When you update a database, whether for a new KG2 version or for any other reason, follow these steps (order is important!):
- Make sure to give the new/updated database a new (unique) name (e.g., bump v1.0 --> v1.1, or KG2.X.1 --> KG2.X.2 if updating for a new KG2 version)
- Locally or in the branch you're working in (if applicable), update
config_dbs.json
to refer to the new database name - Test the new database locally
- This includes running the ARAX pytest suite!
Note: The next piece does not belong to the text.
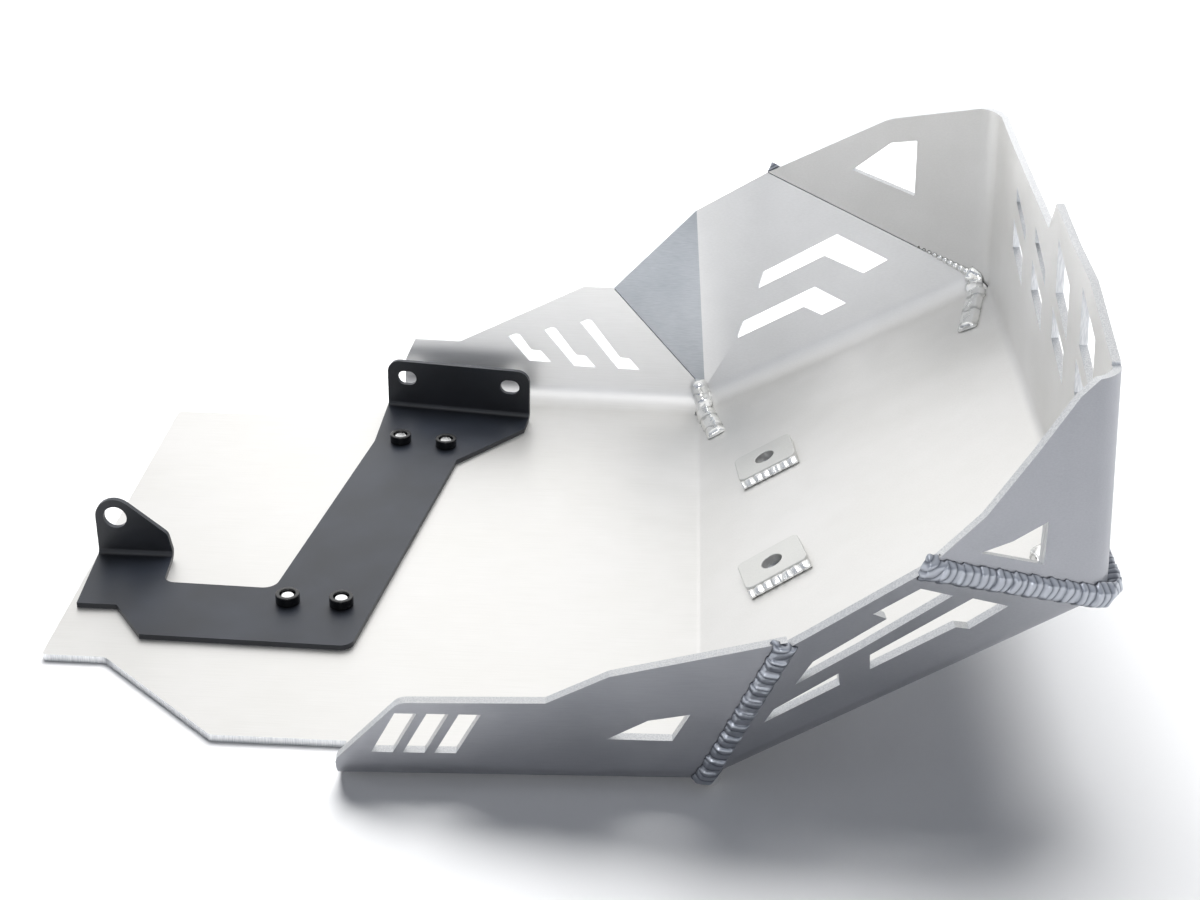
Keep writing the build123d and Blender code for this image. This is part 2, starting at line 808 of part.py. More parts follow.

Make sure you didn't break any tests.
- If all tests pass, upload the database to
arax-databases.rtx.ai
under the proper KG2 directory (e.g.,/home/rtxconfig/KG2.8.0
) - Copy the database from
arax-databases.rtx.ai
toarax.ncats.io
:scp [email protected]
cd ../../data/orangeboard/databases/KG2.X.Y
scp [email protected]:/home/rtxconfig/KG2.X.Y/my_database_v1.1_KG2.X.Y.sqlite .
- Follow the steps in the above section called Uploading databases to ITRB's SFTP server to upload the new database and its md5sum to the ITRB SFTP server
- Update
config_dbs.json
inmaster
to point to the new database.- If you're working in a branch, merge your branch into
master
at this point; this should carry your previous change toconfig_dbs.json
intomaster
. - This should trigger an auto-deployment to ITRB's Staging instances, which should already have access to the new databases thanks to Step 6.
- If you're working in a branch, merge your branch into
- Download the new database to
cicd.rtx.ai
(automatic downloads to that instance don't currently work), via these steps:ssh [email protected]
cd RTX/
git pull origin master
python3 code/ARAX/ARAXQuery/ARAX_database_manager.py --mnt --skip-if-exists --remove_unused
- Note: Prior to completing this step, any commits will show as failing in GitHub
- At this point it's safe for
master
to be rolled out toarax.ncats.io
.- It's generally a good idea to run the DatabaseManger when doing so, but it shouldn't be required.